**JOB:**
Copy exactly the lines from the one containing "make_insole()" to the one containing "for node in", both lines included, and nothing else.

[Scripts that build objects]

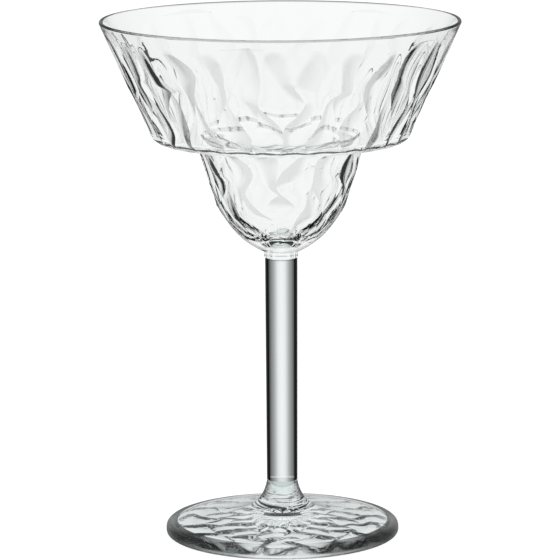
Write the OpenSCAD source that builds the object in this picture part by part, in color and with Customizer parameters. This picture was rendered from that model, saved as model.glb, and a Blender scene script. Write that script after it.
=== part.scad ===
// A margarita glass in clear moulded plastic: a wide flared bowl that steps in to a small cup, on a solid
// stem and a disc foot. The bowl and the underside of the foot are covered in staggered, scooped facets.
// Bowl, stem and foot are three mouldings, joined by a spigot, a socket and a film of adhesive at each end.
// The axis is Z, the table is at z = 0, and every size is in millimetres.

/* [Bowl] */
// Diameter at which the outer face of the flared wall would reach the rim, before the lip is rounded
rim_d = 117; // [105:1:127]
// Outer diameter where the flared wall would meet the underside of the ledge
ledge_d = 82.5; // [75:0.5:90]
// Outer diameter of the small cup where it leaves the ledge
cup_d = 55; // [46:1:60]
// Diameter of the flat under the small cup
base_d = 13.2; // [12.4:0.2:16]
// Height of the flared wall, from the underside of the ledge to the rim
flare_h = 39; // [34:1:46]
// Height of the small cup, from its flat base to the underside of the ledge
cup_h = 36; // [31:1:42]
// Radius of the rounding between the flared wall and the ledge, outside
shoulder_r = 3; // [2:0.25:4]
// Radius of the same rounding inside
inner_shoulder_r = 2; // [1:0.25:5]
// Radius of the fillet between the ledge and the small cup, outside
ledge_fillet_r = 1.4; // [0.8:0.1:2]
// Radius of the rounding between the ledge and the small cup, inside
mouth_r = 0.9; // [0.5:0.1:1.8]
// Thickness of the moulded wall
wall = 2.2; // [1.9:0.1:2.8]
// Thickness of the lip at the rim
rim_t = 1.7; // [1.4:0.1:2]
// Thickness of the floor of the small cup
floor_t = 4.6; // [4.2:0.1:6]
// Outer diameter of the collar under the small cup
collar_d = 11; // [10.8:0.1:12]
// Height of the collar
collar_h = 2.5; // [1.5:0.1:3.5]

/* [Facets] */
// Facets round the flared wall
flare_facets = 28; // [20:1:36]
// Facets round the small cup
cup_facets = 14; // [10:1:20]
// Facets round the underside of the foot
foot_facets = 16; // [12:1:20]
// Depth of the facets on the flared wall
flare_cut = 0.8; // [0.3:0.05:1]
// Depth of the facets on the small cup
cup_cut = 0.8; // [0.3:0.05:1]
// Depth of the facets under the foot
foot_cut = 0.9; // [0.4:0.1:1.2]
// Height of the plain band between the rim and the first facets
rim_band = 4.5; // [3:0.5:7]
// How far the corners of the facets on the flared wall wander up and down
facet_wander = 2.2; // [0:0.1:2.4]

/* [Stem] */
// Length of the rod between the collar and the foot
stem_l = 73.9; // [60:1:90]
// Diameter of the rod at its top
stem_top_d = 10.5; // [10:0.1:10.7]
// Diameter of the rod at its bottom
stem_foot_d = 10; // [9.6:0.1:10.5]
// Diameter of the spigots at the ends of the rod
spigot_d = 7; // [5:0.25:7.5]
// Length of each spigot
spigot_l = 3.6; // [2.5:0.1:4]
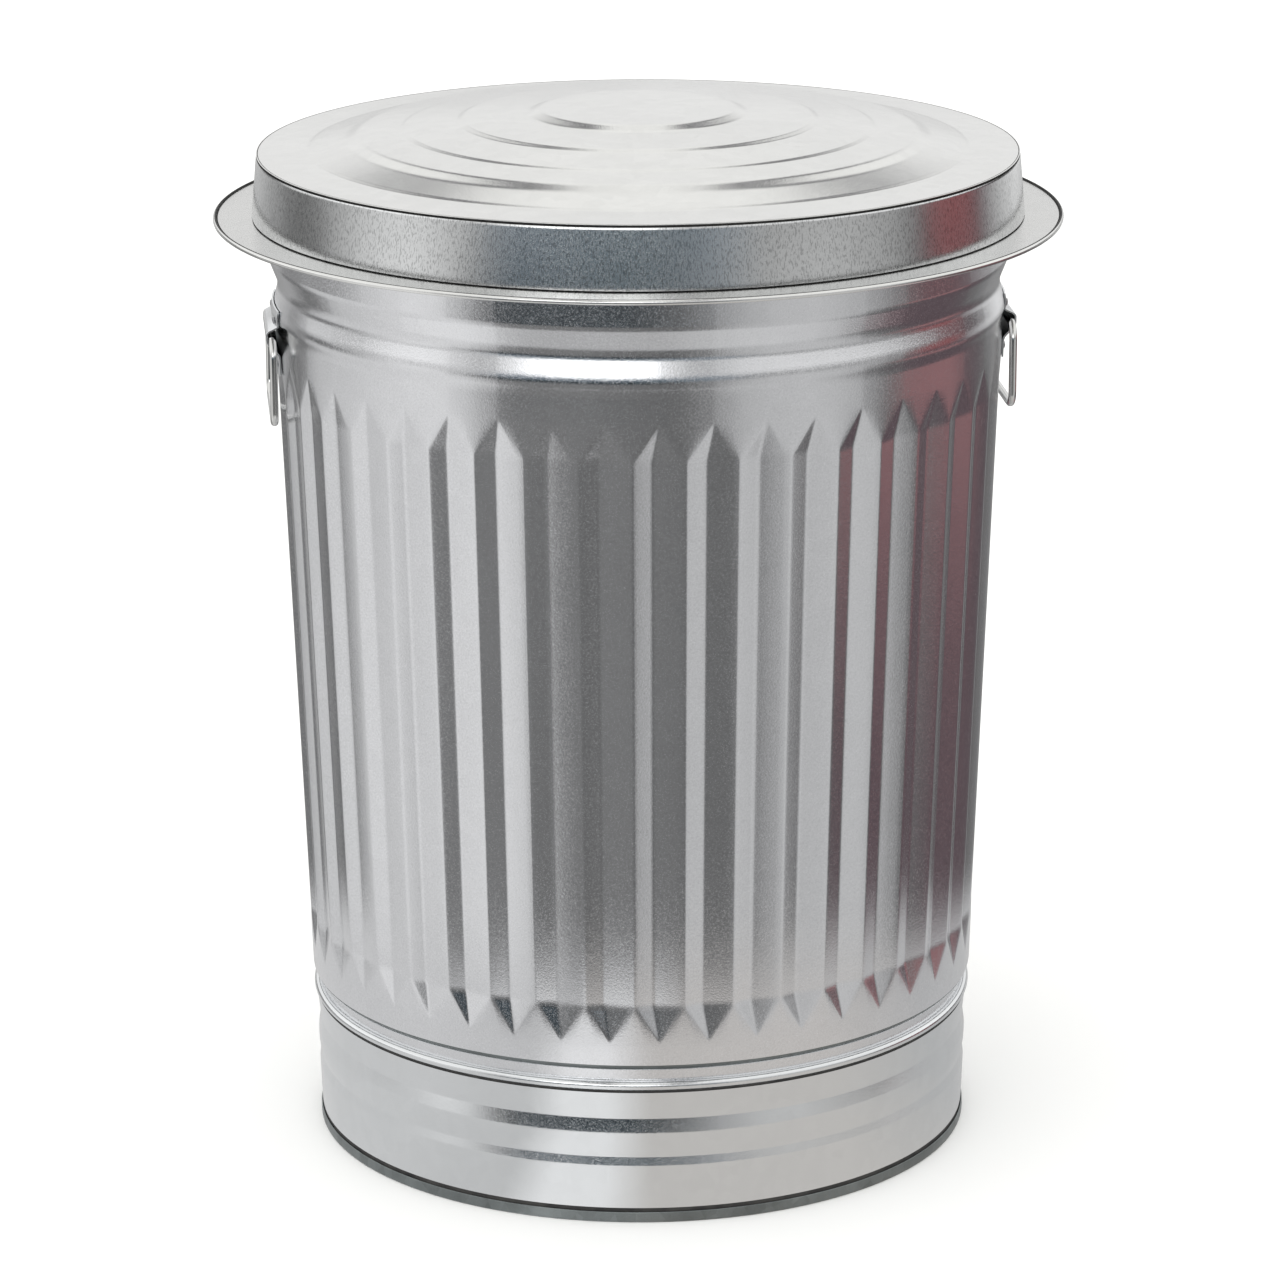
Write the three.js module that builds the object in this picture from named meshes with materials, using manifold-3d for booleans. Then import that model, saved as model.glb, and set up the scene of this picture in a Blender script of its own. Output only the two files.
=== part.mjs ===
// Galvanised steel dustbin with a lift-off lid and two drop handles.
//
// Frame: millimetres, +Z up.  The origin is the centre of the foot ring on the floor,
// so the can stands on z = 0.  The front faces -Y and the two handles are on +X and -X.
//
// The body is one rolled and fluted sheet.  Its top edge is curled over a rim wire, and its
// bottom edge sits with the base pan and the base band in a folded foot ring.  The lid is one
// pressed pan whose flange is hemmed over a wire.  Each handle is a wire bail that turns in a
// riveted strap bracket.

import * as THREE from 'three';
import { mergeVertices } from 'three/addons/utils/BufferGeometryUtils.js';
import Module from 'manifold-3d';

const wasm = await Module();
wasm.setup();

// ---------- driving dimensions ----------

const gap = 0.4;                   // clearance between pieces that touch on the real can

// body shell, radii of its outer face
const bodySheet = 0.7;
const shoulder = { radius: 232, height: 543 };
const neck = { radius: 227.8, height: 560 };
const collar = { radius: 234, height: 576 };
const plainTop = { radius: 230.4, height: 536 };
const fluteTop = { radius: 229.4, apex: 517, base: 494 };
const fluteFoot = { radius: 216.4, apex: 121, base: 144 };
const waist = { radius: 214.9, height: 105 };
const recess = { radius: 211.2, height: 102 };
const skirt = { radius: 208.9, height: 70 };
const bodyBottom = 1.6;

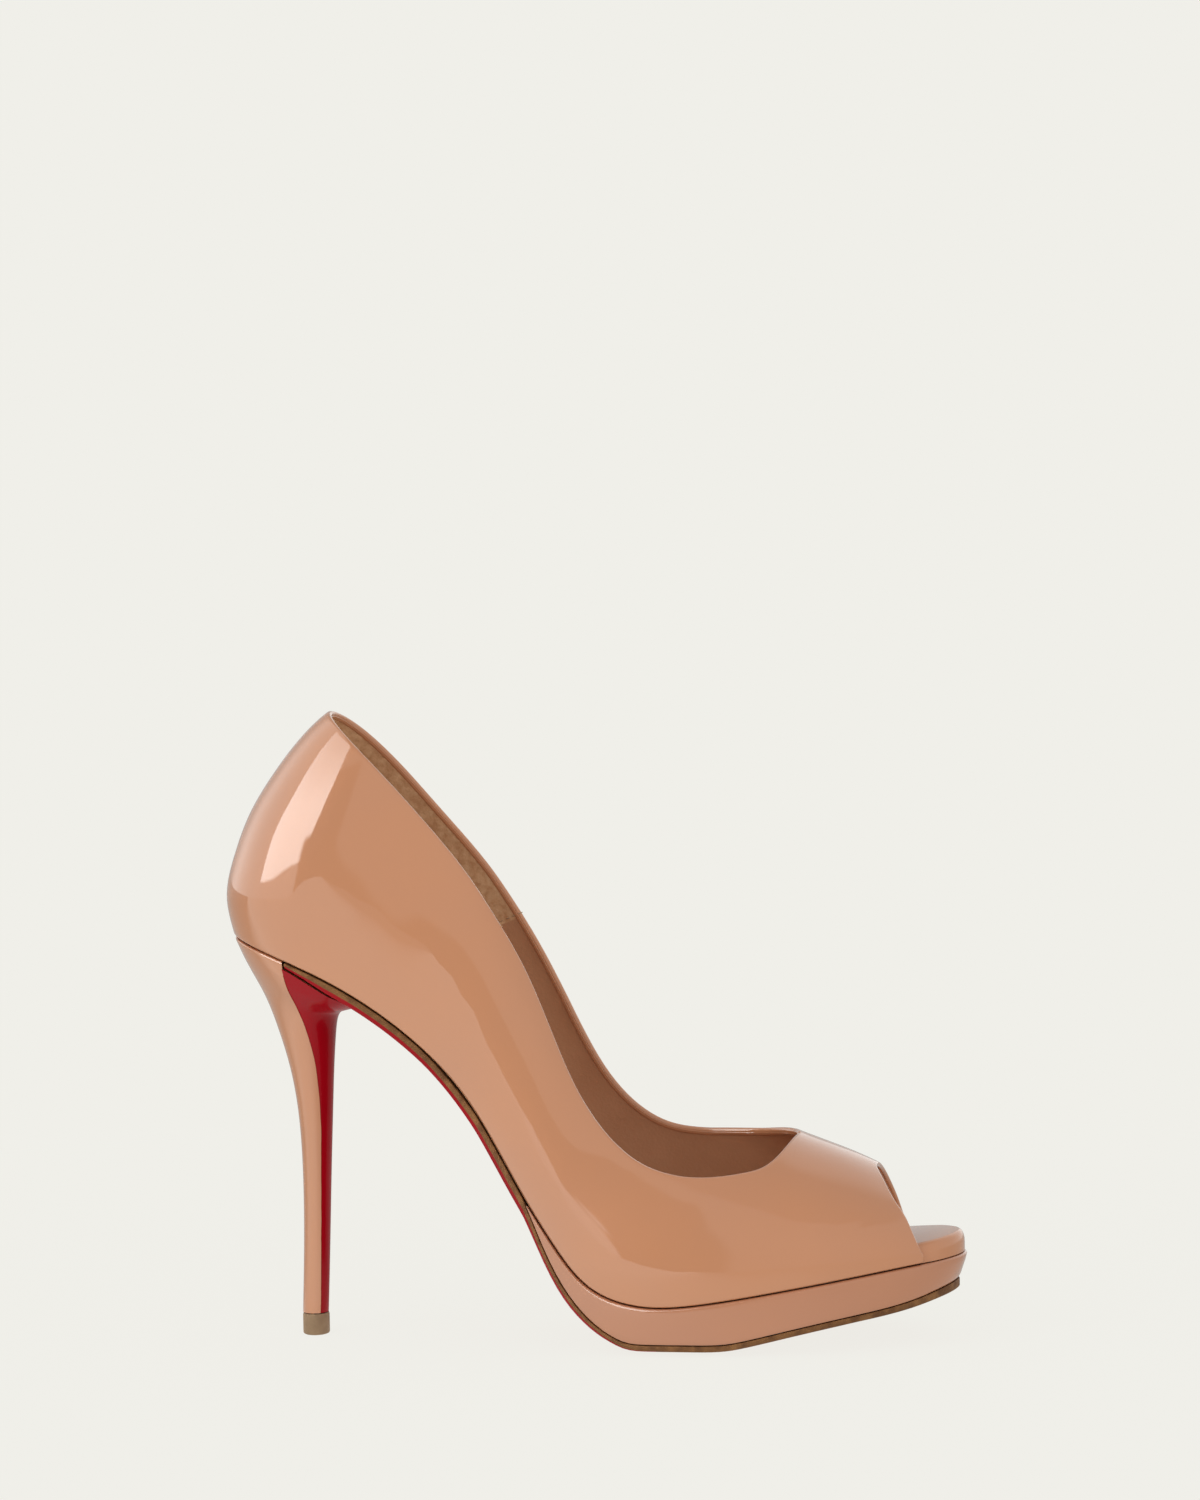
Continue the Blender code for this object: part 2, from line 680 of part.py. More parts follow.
def make_heel_breast():
    """The lacquered cover of the heel's front, which runs up under the shank."""
    rings = []
    for down in heel_levels():
        lines = []
        for inset in (BREAST_STEP, BREAST_SKIN):
            outer, inner = halves(heel_ring(down, inset, "front", 1.5 * CLEAR))
            lines.append(outer + inner[-2::-1])
        rings.append(lines)
    faces = stack_faces(rings)
    for (front, back), (front_next, back_next) in zip(rings, rings[1:]):
        for end in (0, -1):
            faces.append((front[end], front_next[end], back_next[end], back[end]))
    face_out(make_object("heel_breast", faces, LACQUER, 0.15))


def make_top_lift():
    rings = []
    for height, inset in ((0.0, LIFT_ROUND), (LIFT_ROUND, 0.0), (TOP_LIFT_HEIGHT, 0.0)):
        half = heel_ring(1.0, inset, "back") + heel_ring(1.0, inset, "front")[1:]
        rings.append(halves([(x, y, height) for x, y, _ in half]))
    face_out(make_object("top_lift", stack_faces(rings), RUBBER, 0.6))


for old in list(bpy.data.objects):
    bpy.data.objects.remove(old, do_unlink=True)

make_insole()
make_upper()
make_platform()
make_outsole()
make_heel()
make_heel_breast()
make_top_lift()
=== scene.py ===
import math

import bmesh
import bpy
import numpy as np
from mathutils import Matrix, Vector, noise
from mathutils.bvhtree import BVHTree


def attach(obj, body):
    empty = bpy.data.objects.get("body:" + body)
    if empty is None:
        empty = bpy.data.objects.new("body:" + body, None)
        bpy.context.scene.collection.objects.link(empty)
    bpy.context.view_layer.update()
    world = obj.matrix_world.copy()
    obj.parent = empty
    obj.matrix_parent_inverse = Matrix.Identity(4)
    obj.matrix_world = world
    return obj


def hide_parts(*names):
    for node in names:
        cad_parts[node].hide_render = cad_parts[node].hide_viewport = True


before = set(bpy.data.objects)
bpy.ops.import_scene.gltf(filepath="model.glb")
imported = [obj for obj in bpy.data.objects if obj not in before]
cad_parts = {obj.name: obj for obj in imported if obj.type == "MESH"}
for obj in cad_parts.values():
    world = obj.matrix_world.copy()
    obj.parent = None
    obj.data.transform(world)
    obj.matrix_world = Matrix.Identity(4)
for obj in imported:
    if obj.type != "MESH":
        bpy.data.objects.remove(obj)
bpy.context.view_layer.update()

# Insole
# A stiff board with a steel shank, bent over the last from the seat down to the toe. A smooth leather
# sock is glued over it, and a foam pillow under the toes has the upper's patent pulled over its edge.
# Every other piece is cut to its outline, so the last's own sizes stand here.
LENGTH = 0.2145
BALL_WIDTH = 0.0745
WAIST_WIDTH = 0.0420
SEAT_WIDTH = 0.0500
SEAT_HEIGHT = 0.1180
TOE_SPRING = 0.0114
HEEL_ROUND = 0.0260
TOE_ROUND = 0.0440
SEAT_SETBACK = 0.0020
UPPER_WALL = 0.0018
INSOLE_THICK = 0.0030
INSOLE_PILLOW = 0.0046
INSOLE_CROWN = 0.0016
SOCK_TUCK = 0.0004
INSOLE_LIP_INSET = 0.0006
INSOLE_ROUND = 0.0020
PLATFORM_THICK = 0.0118
SOLE_THICK = 0.0017
CLEAR = 0.0003
PEEP_FOOT_AT = 0.2046
PILLOW_FROM = 0.1600
PILLOW_TO = 0.1950
TOE_COVER_FROM = 0.1700
TO_MIDDLE = (-LENGTH / 2, -0.0004, 0.0)
OUTER, INNER = -1, 1

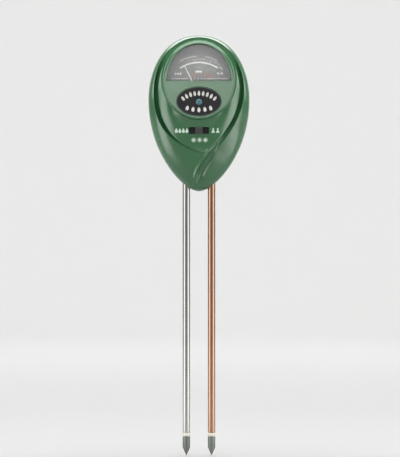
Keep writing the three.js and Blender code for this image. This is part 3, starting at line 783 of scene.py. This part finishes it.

**WRITTEN ANSWER:**
make_insole()
make_upper()
make_platform()
make_outsole()
make_heel()
make_heel_breast()
make_top_lift()
=== scene.py ===
import math

import bmesh
import bpy
import numpy as np
from mathutils import Matrix, Vector, noise
from mathutils.bvhtree import BVHTree


def attach(obj, body):
    empty = bpy.data.objects.get("body:" + body)
    if empty is None:
        empty = bpy.data.objects.new("body:" + body, None)
        bpy.context.scene.collection.objects.link(empty)
    bpy.context.view_layer.update()
    world = obj.matrix_world.copy()
    obj.parent = empty
    obj.matrix_parent_inverse = Matrix.Identity(4)
    obj.matrix_world = world
    return obj


def hide_parts(*names):
    for node in names:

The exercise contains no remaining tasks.